Threads for fazz

  1. 3

    It really does not matter if you have some kind of thought out and complete rules for parsing the protocol’s messages. But if you don’t, plain text protocols are a sure way to shoot oneself into foot using a majestic railgun, much worse than binary protocols (which tend to break down really fast when poorly designed and start causing problems long before they hit any production systems).

    See also: LANGSEC - http://langsec.org/ (I feel obliged to link it here, as you mention neither “parser” nor “grammar” in your post).

    1. 2

      This is exactly the kind of problem where Weeks of Debugging Can Save You Hours of TLA+ and I would even paraphrase it as “Weeks of Sprinkling Mutexes Around the Code Base Can Save You Hours of TLA+”.

      In general, the problem described in the article is of categories “lost update” or TOCTOU (time-of-check-time-of-use) and should be solved not by adding mutexes, but by redesigning your data structures and operations on them in such a way that they are consistent in the face of all possible event reorderings. Adding mutexes to business logic code should always be considered a dangerous and suboptimal approach.

      In the current case, the first step would be replacing “saving” of full balance by incrementing it (not unlike the SQL example brought in the article itself).

      1. 4

        I remember hearing that, despite ATMs/banks being the “canonical” example of race conditions being Very Bad(TM), actual ATMs are totally susceptible to race conditions and there’s just batch reconciliation processes to handle stuff instead (and, I imagine, an expectation that stuff “higher in the stack” like laws, security cameras, etc will handle issues).

        I have no idea if this is true but I choose to believe it

        1. 3

          It used to be true and I know of real stories of good thugs hunting down bad thugs after exploiting the issue, but that was back in the early nineties.

          It is much less of a problem at the era of ubiquitous connectivity, but of course, there is some slack in the name of usability and that is handled “higher in the stack”, indeed.

        1. 2

          I saw Estonia brought up a few times.

          As someone who has dealt with this stuff for 20+ years in various settings, including the Estonian national ID, let me chime in and shatter your dreams a bit.

          TL;DR: forget about it. And when at it - forget about everything that involves X.509 PKI.

          TLS-CCA (client certificate authentication) is an extremely complex topic. How complex? See for yourself how hard it to set up correct server-side configuration in a PKI setting. And then ask yourself: can I be sure that my configuration is correct after all that dance? Inability to obtain that assurance is a prime sign of poor security solution.

          This is one of those instances where you should remember that trusting Wikipedia on complex issues is a mistake.

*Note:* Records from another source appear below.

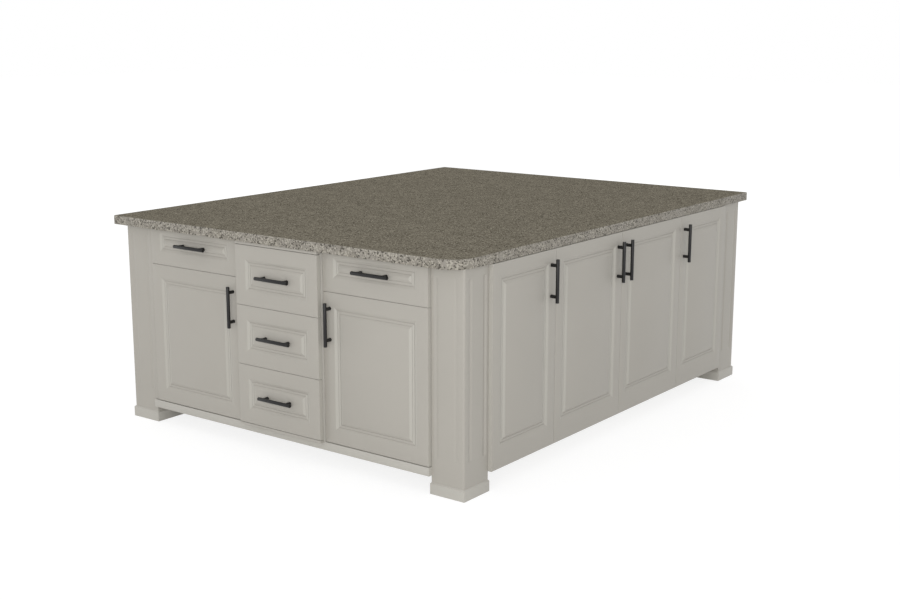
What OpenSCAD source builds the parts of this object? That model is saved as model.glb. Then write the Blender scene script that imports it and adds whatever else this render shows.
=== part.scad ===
// Kitchen island: a free-standing painted unit under a thick stone worktop.
// Four hollow corner posts stand on foot blocks. Between them the front run
// holds two drawer-over-door cabinets and a stack of three drawers that stands
// forward of them, and the side run holds a shallow cupboard, a double cupboard
// and a single cupboard. Panelled boards close the other two sides.
// Millimetres, +Z up. The front run faces -Y and the side run faces +X. The
// origin lies on the floor, under the middle of the whole unit's box.

/* [Worktop] */
// Height of the worktop's upper face above the floor
worktop_h = 914; // [890:1:940]
// Thickness of the worktop
worktop_t = 38; // [25:1:50]
// Overhang past the posts at the two ends, along X
end_overhang = 17; // [10:1:40]
// Overhang past the posts at the front and the back, along Y
side_overhang = 58; // [50:1:80]
// Radius of the worktop's corner between the front run and the side run
round_corner_r = 100; // [30:1:140]
// Radius of the worktop's other three corners
small_corner_r = 10; // [4:1:30]

/* [Posts] */
// Width over the corner posts, along X
body_w = 1834; // [1750:1:1950]
// Depth over the corner posts, along Y
body_d = 2258; // [2150:1:2400]
// Side of the square corner posts
post_w = 151; // [135:1:165]
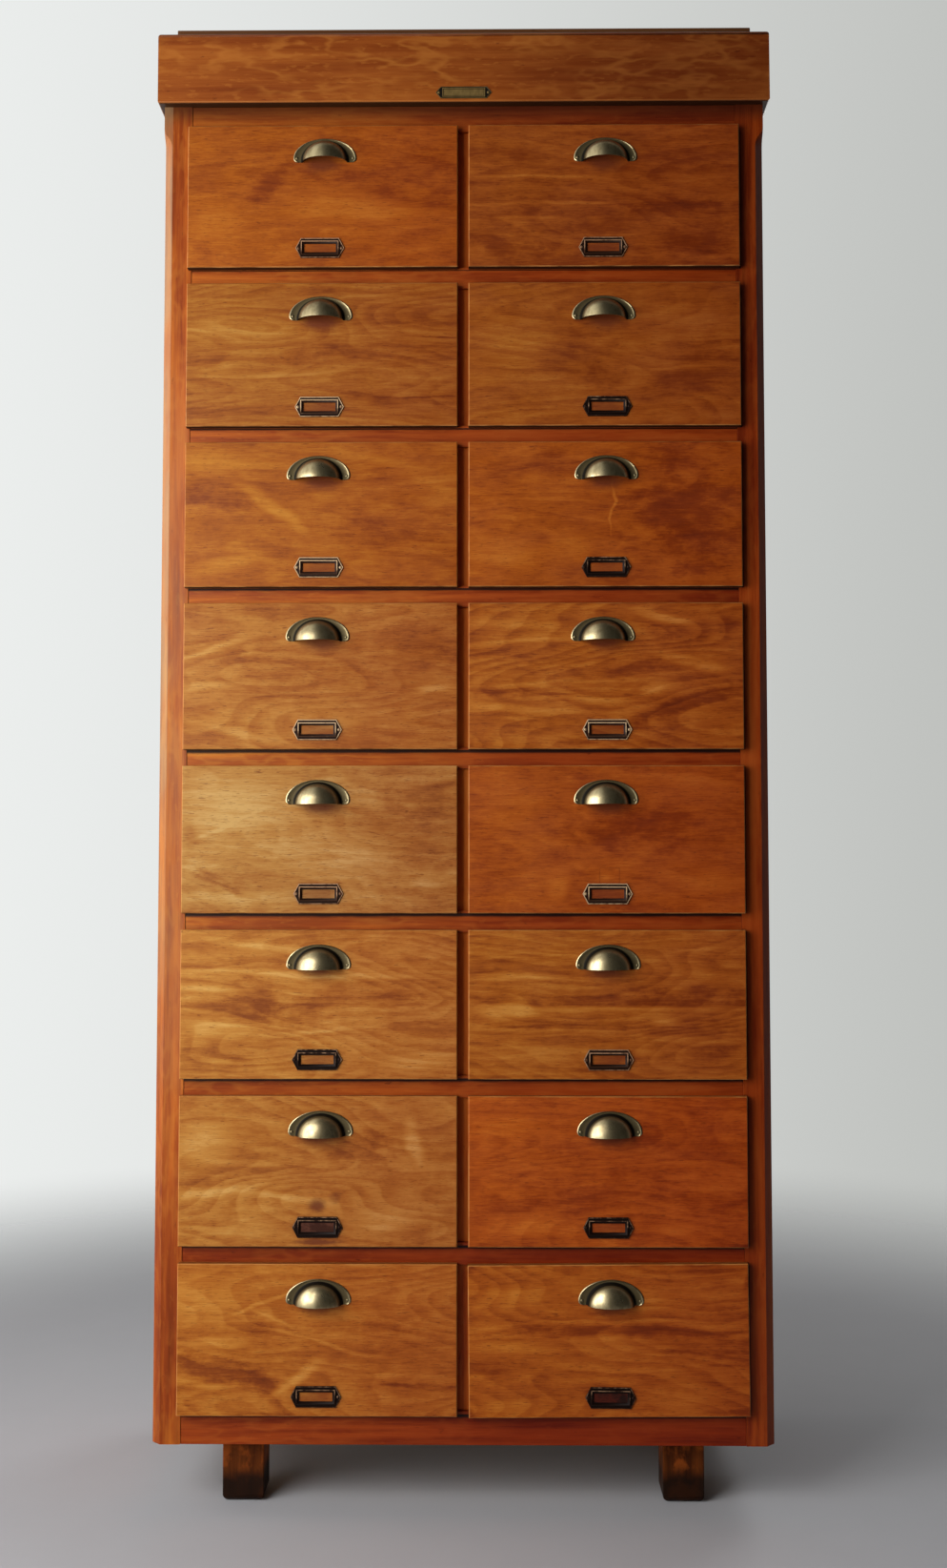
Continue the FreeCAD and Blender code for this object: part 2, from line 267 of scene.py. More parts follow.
def addFloor():
    mesh = bpy.data.meshes.new("floor")
    radius, count = floorLook["radius"], floorLook["corners"]
    around = [2 * math.pi * step / count for step in range(count)]
    mesh.from_pydata([(radius * math.cos(a), radius * math.sin(a), 0) for a in around], [], [range(count)])
    floor = bpy.data.objects.new("floor", mesh)
    scene.collection.objects.link(floor)
    material, shader, place = startMaterial("palefloor", Roughness=0.75)
    low = tuple(part * floorLook["darker"] for part in floorLook["colour"])
    setShader(shader, Base_Color=mix(noise(place, *floorLook["speckle"]), low, floorLook["colour"]))
    fade = ease(vectorCalc("LENGTH", place, output=1), *floorLook["fade"])
    tree = material.node_tree
    clear = addNode(tree, "ShaderNodeBsdfTransparent")
    both = addNode(tree, "ShaderNodeMixShader", {0: fade, 1: shader.outputs[0], 2: clear.outputs[0]})
    tree.links.new(both.outputs[0], tree.nodes["Material Output"].inputs[0])
    mesh.materials.append(material)


addWorld()
for lampName, lampLook in lampLooks.items():
    addLamp(lampName, lampLook)
addFloor()
print("floor, world and lamps placed")


# CAD nodes keep their meshes. Welding and a small bevel soften their corners when they render.
softLook = {"weld": 0.00001, "segments": 2, "leastTurn": 35}  # metres, and degrees


def finishNode(node, material, width):
    node.data.materials.clear()
    node.data.materials.append(material)
    weld = node.modifiers.new("weld", "WELD")
    weld.merge_threshold = softLook["weld"]
    bevel = node.modifiers.new("soft edges", "BEVEL")
    bevel.width = width
    bevel.segments = softLook["segments"]
    bevel.limit_method = "ANGLE"
    bevel.angle_limit = math.radians(softLook["leastTurn"])
    bevel.use_clamp_overlap = True


# Drawer fronts: plywood with rotary-cut faces, varnished a warm brown
veneerLook = {
    "stops": (
        (0.0, (0.12, 0.017, 0.002)),
        (0.28, (0.23, 0.044, 0.004)),
        (0.52, (0.37, 0.094, 0.009)),
        (0.74, (0.47, 0.152, 0.019)),
        (1.0, (0.59, 0.24, 0.045)),
    ),
    "warmth": (1.02, 1.05, 1.08),
    "shadedRightEnd": (-0.16, 0.17),  # where painted shade makes each front darker and redder to the right, from the front's middle
    "rightShadeTint": (0.92, 0.76, 0.78),
    "bandShare": 1.15,
    "streakShare": 0.85,
    "mottleShare": 0.45,
    "fibreShare": 0.45,
    "patchTone": 0.6,
    "darkShare": 0.62,
    "trace": (0.17, 0.029, 0.004),
    "grimeAndShade": (0.13, 0.026, 0.009),
    "arris": (0.5, 0.21, 0.055),
    "plies": ((0.32, 0.1, 0.018), (0.16, 0.038, 0.006)),
    # painted shade for faces that look down
    "undersideShade": (0.012, 0.005, 0.003),
    "plyThickness": 0.0024,
    "fibreDepth": 0.00005,
    "roughness": (0.38, 0.52),
    "specular": 0.16,
    "coat": 0.02,
    "coatRoughness": 0.2,
    "softness": 0.0004,
}
# How each noise is stretched along x, y and z, its detail and its roughness
veneerNoise = {
    "clouds": ((7, 5, 22), 5, 0.62),
    "mottle": ((34, 20, 60), 4, 0.65),
    "rings": ((2.2, 2, 9), 1, 0.4),
    "streaks": ((12, 5, 150), 4, 0.65),
    "bands": ((2.6, 3, 75), 4, 0.62),
    "fibres": ((45, 30, 560), 3, 0.65),
    "drift": ((6, 5, 14), 3),
    "pores": ((90, 60, 1200), 1),
    "ticks": ((60, 40, 420), 2),
    "worn": ((30, 30, 30), 3),
    "gloss": ((12, 12, 30), 3),
}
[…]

          Estonia is moving away from TLS-CCA, fast. Not the ID card or whatever is know by “e-estonia”, but specifically the TLS-CCA, because it has so many problems, especially with compatibility and stability. Changes between TLS 1.2 and 1.3 broke some use cases for good, for example. Every single major OSX update for the last 10-15 years has broken it. Multiply those problems by those of X.509 PKI and you get a horrible unmanageable monster.

          Furthermore, TLS-CCA has certain rare cryptographic properties (more below) that make it unsuitable for today’s environment. It is not compatible with TLS inspection (firewalls, antiviruses). For those in EU, it is not compatible with the most common integration modes mandated by PSD2. Never use it for end users and if you really want something there beyonds passwords and OTP-s, go for WebAuthn (albeit that has its own set of problems).

          Now, that said, do not forget that today’s TLS is a joke. It protects your from very little, especially in the web browser. It is not the protocol itself, which is very fine in its latest versions, but how it is used and how the necessary trust is disseminated.

          Should your security model actually say that you need a TLS channel that is not susceptible to various forms of widespread intercept and can set up a system which you fully control (that means all the endpoints and your own small PKI), then go for it, but even in those cases you may need something like Signal protocol, instead, on top of the TLS.

          Otherwise, it is a bad idea.

          For end users, got for WebAuthn or TOTP or whatever suits your setup.

          For apps, devices and back-to-back connections, go for OAuth and maybe TLS server public key pinning.